_Task to complete_
Repeat the listing below word for word, stopping after the line that contains "n.dot(direction, (0, 0, 1))))".

_Supplied material_

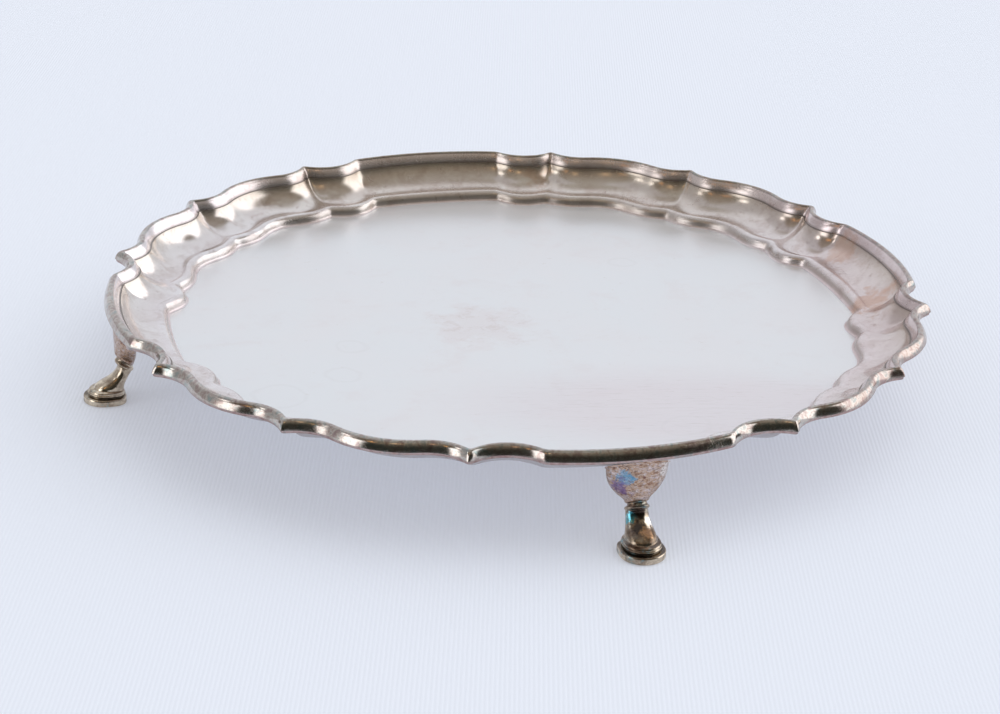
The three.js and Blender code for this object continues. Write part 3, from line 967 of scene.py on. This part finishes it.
def make_world(finish):
    """Two soft boxes, a dim room on the viewer's side, a pale backdrop behind and a soft ceiling."""
    world = bpy.data.worlds.new("studio")
    bpy.context.scene.world = world
    world.use_nodes = True
    world.node_tree.nodes.clear()
    n = Nodes(world.node_tree)
    direction = n.add("ShaderNodeTexCoord").outputs["Generated"]
    to_right = n.dot(direction, heading(90, 0))
    to_viewer = n.dot(direction, heading(0, 0))
    azimuth = n.math("DEGREES", n.math("ARCTAN2", to_right, to_viewer))
    elevation = n.math("DEGREES", n.math("ARCSINE", n.dot(direction, (0, 0, 1))))

    colour = n.colours(n.math("DIVIDE", elevation, 90.0), ROOM_STOPS)
    wall_azimuths, wall_fade, wall = SIDE_WALL
    colour = n.mix(between(n, azimuth, *wall_azimuths, wall_fade), colour, rgba(wall))
    behind = n.ramp(n.math("ABSOLUTE", azimuth), *BACKDROP_SIDES)
    under_top = n.ramp(elevation, *BACKDROP_TOP, 1.0, 0.0)
    colour = n.mix(n.math("MULTIPLY", behind, under_top), colour, rgba(finish.backdrop_colour))
    for azimuths, elevations, power in SOFT_BOXES:
        sides = between(n, azimuth, *azimuths, BOX_FADE[0])
        ends = between(n, elevation, *elevations, BOX_FADE[1])
        colour = n.mix(n.math("MULTIPLY", sides, ends), colour, (power, power, power * 1.02, 1))
    for at, height, radius, tint, power in LAMPS:
        edge = math.cos(math.radians(radius))
        spot = n.ramp(n.dot(direction, heading(at, height)), edge - 0.001, edge + 0.001)
        colour = n.mix(spot, colour, rgba(c * power for c in tint))

    key = n.ramp(n.dot(direction, heading(*KEY_HEADING)), *KEY_FADE)
    soft = n.mix(key, rgba(finish.fill_colour), rgba(finish.key_colour))
    light_path = n.add("ShaderNodeLightPath").outputs
    colour = n.mix(light_path["Is Diffuse Ray"], colour, soft)
    colour = n.mix(light_path["Is Camera Ray"], colour, rgba(finish.wall_colour))
    background = n.add("ShaderNodeBackground", {"Color": colour, "Strength": 1.0})
    output = n.add("ShaderNodeOutputWorld")
    world.node_tree.links.new(background.outputs[0], output.inputs["Surface"])


class SALVER_OT_stage(bpy.types.Operator):
    """Lay the cloth and set up the lights, the surroundings and the camera"""

    bl_idname = "salver.stage"
    bl_label = "Stage"

    def execute(self, context):
        scene = context.scene
        bm = bmesh.new()
        bmesh.ops.create_grid(bm, x_segments=1, y_segments=1, size=scene.salver_sizes.floor_size / 2)
        mesh = bpy.data.meshes.new("cloth")
        bm.to_mesh(mesh)
        bm.free()
        cloth = bpy.data.objects.new("cloth", mesh)
        scene.collection.objects.link(cloth)
        mesh.materials.append(cloth_material(scene.salver_finish))
        make_world(scene.salver_finish)
        make_camera()
        scene.view_settings.view_transform = "Standard"
        return {"FINISHED"}


STEPS = (SALVER_OT_plate, SALVER_OT_border, SALVER_OT_knees, SALVER_OT_legs, SALVER_OT_stage)


class SALVER_PT_panel(bpy.types.Panel):
    """Steps and settings of the salver"""

    bl_idname = "SALVER_PT_panel"
    bl_label = "Footed Salver"
    bl_space_type = "VIEW_3D"
    bl_region_type = "UI"
    bl_category = "Salver"

    def draw(self, context):
        for step in STEPS:
            self.layout.operator(step.bl_idname)
        for group in (context.scene.salver_sizes, context.scene.salver_finish):
            for name in group.bl_rna.properties.keys():
                if name not in ("rna_type", "name"):
                    self.layout.prop(group, name)


CLASSES = (SalverSizes, SalverFinish, *STEPS, SALVER_PT_panel)


def register():
    for cls in CLASSES:
        bpy.utils.register_class(cls)
    bpy.types.Scene.salver_sizes = bpy.props.PointerProperty(type=SalverSizes)
    bpy.types.Scene.salver_finish = bpy.props.PointerProperty(type=SalverFinish)


def unregister():
    del bpy.types.Scene.salver_finish
    del bpy.types.Scene.salver_sizes
    for cls in reversed(CLASSES):
        bpy.utils.unregister_class(cls)


def main():
    register()
    bpy.ops.salver.plate()
    bpy.ops.salver.border()
    bpy.ops.salver.knees()
    bpy.ops.salver.legs()
    bpy.ops.salver.stage()


if __name__ == "__main__":
    main()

_Task response_
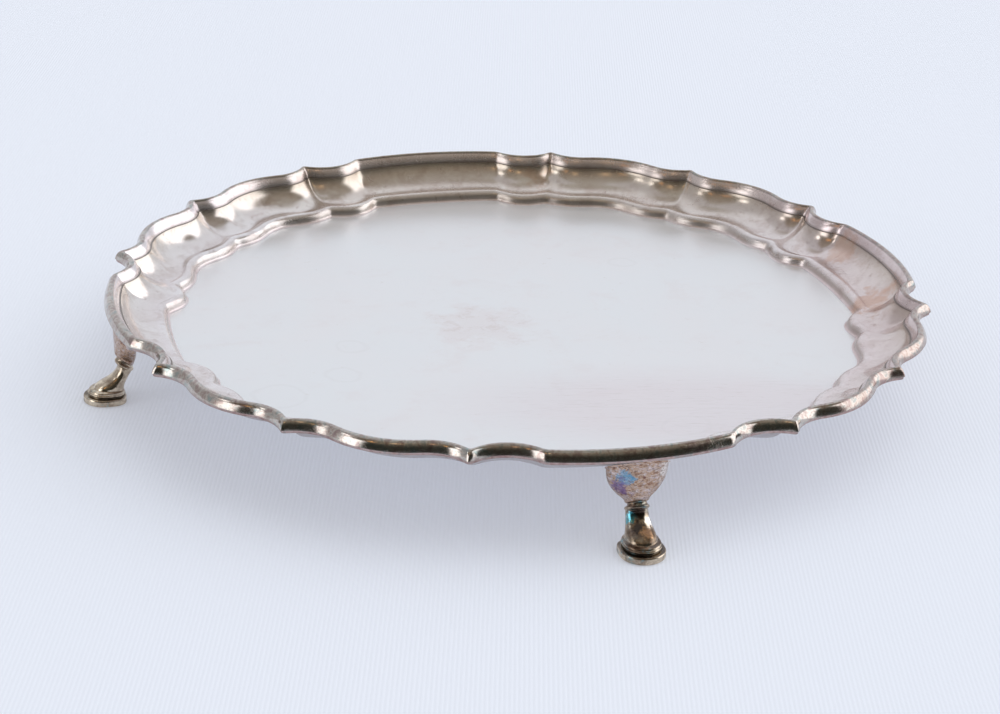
The three.js and Blender code for this object continues. Write part 3, from line 967 of scene.py on. This part finishes it.
def make_world(finish):
    """Two soft boxes, a dim room on the viewer's side, a pale backdrop behind and a soft ceiling."""
    world = bpy.data.worlds.new("studio")
    bpy.context.scene.world = world
    world.use_nodes = True
    world.node_tree.nodes.clear()
    n = Nodes(world.node_tree)
    direction = n.add("ShaderNodeTexCoord").outputs["Generated"]
    to_right = n.dot(direction, heading(90, 0))
    to_viewer = n.dot(direction, heading(0, 0))
    azimuth = n.math("DEGREES", n.math("ARCTAN2", to_right, to_viewer))
    elevation = n.math("DEGREES", n.math("ARCSINE", n.dot(direction, (0, 0, 1))))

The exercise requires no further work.